В том же романе хатка старухи Матрены, которую посещает помещик Нехлюдов,
«была шести
аршин», то есть около трех квадратных метров.
Точно такой же площади «черная, смрадная» избенка многодетного крестьянина Чуриса в
рассказе Л. Толстого «Утро помещика», которого помещик хочет переселить в
десятиаршинную избу. Шестиаршинную избенку Давыдки Белого в
том же рассказе «всю
занимали печь с разломанной трубой, ткацкий стан, который, несмотря не летнее время,
не был вынесен, и почерневший стол с выгнутою, треснувшею доскою».

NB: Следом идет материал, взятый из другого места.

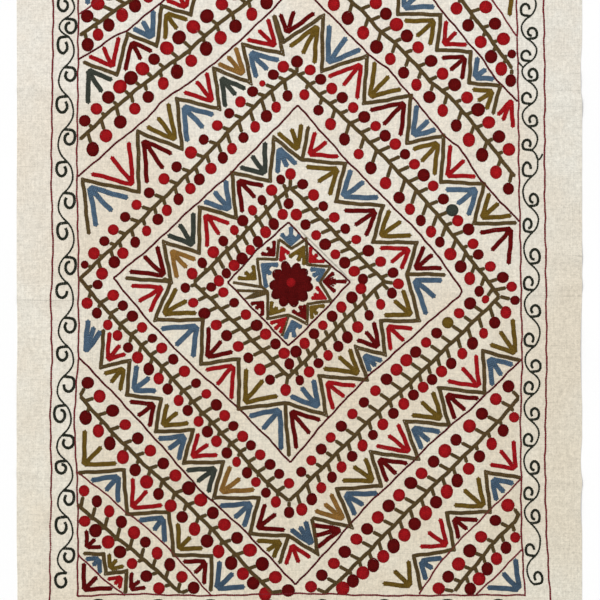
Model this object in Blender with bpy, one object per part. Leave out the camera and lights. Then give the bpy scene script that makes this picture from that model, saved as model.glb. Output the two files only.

Особняком стоит такая мера площади, как ДЕСЯТИНА, постоянно встречающаяся в старой
русской литературе при определении величины землевладения. Десятина равнялась 2400
квадратным саженям, или 1,092 гектара. Одним словом — и это
полезно запомнить, —
десятина почти то же самое, что гектар.
Теперь нам станет ясна гигантская разница между количеством земли у крепостного
крестьянина и помещика. Земельный надел крестьянина состоял обычно из двух-трех десятин,
совсем нищенским считался надел в десятину. Вспомним строки А.В. Кольцова из «Песни
пахаря»:
«Ну, тащися, сивка, / Пашней, десятиной». Эта площадь была совершенно
недостаточной для того, чтобы прокормить в год многодетную, как правило, крестьянскую
семью, тем более что помещик наделял крестьянина худшей землей, дававшей низкую
урожайность. Зато количество земли у помещика исчислялось сотнями и тысячами десятин.
У
Константина Левина («Анна Каренина») — 3000 десятин в Калязинском уезде.
Мать Нехлюдова («Воскресение» Л. Толстого) «получила в
приданое около 10 тысяч десятин».
У князя Лиговского тяжба с казной о 20 тысячах десятин лесу («Княгиня Лиговская»
Лермонтова).
Таких данных в
русской литературе множество.
После крестьянской реформы 1861 года помещичьи земли стали переходить в руки
предприимчивых и оборотистых кулаков. В повести Горького «Фома Гордеев» миллионер
Щуров говорит: «…был я в молодости мужик, а земли имел две с четью (четвертью. — Ю.Ф.)
десятины, а под старость накопил одиннадцать тысяч десятин и все под лесом».
Полезно представить себе и величину усадебных садов, в которых происходит действие русских
классических произведений. Сад, окружающий дом Федора Карамазова, «был величиной с
десятину или немногим более». Зато у Шелестовых («Моя жизнь» Чехова) «сад был большой,
на четырех десятинах».
Впрочем, десятина не всегда равнялась 2400 квадратным саженям. В
старину была и
ХОЗЯЙСТВЕННАЯ ДЕСЯТИНА, поболее, — в 3200 или 3600 квадратных саженей. О такой-то и
мечтает Иудушка в «Господах Головлевых» Салтыкова-Щедрина: «Тогда десятина-то
хозяйственная была, против нынешней в полтора раза побольше».
Если речь шла не о
сельскохозяйственных угодьях, то площадь обычно исчислялась не в
десятинах, а в квадратных верстах. В «Молохе» Куприна читаем: «…открылась огромная
панорама завода, раскинувшегося на пятьдесят квадратных верст».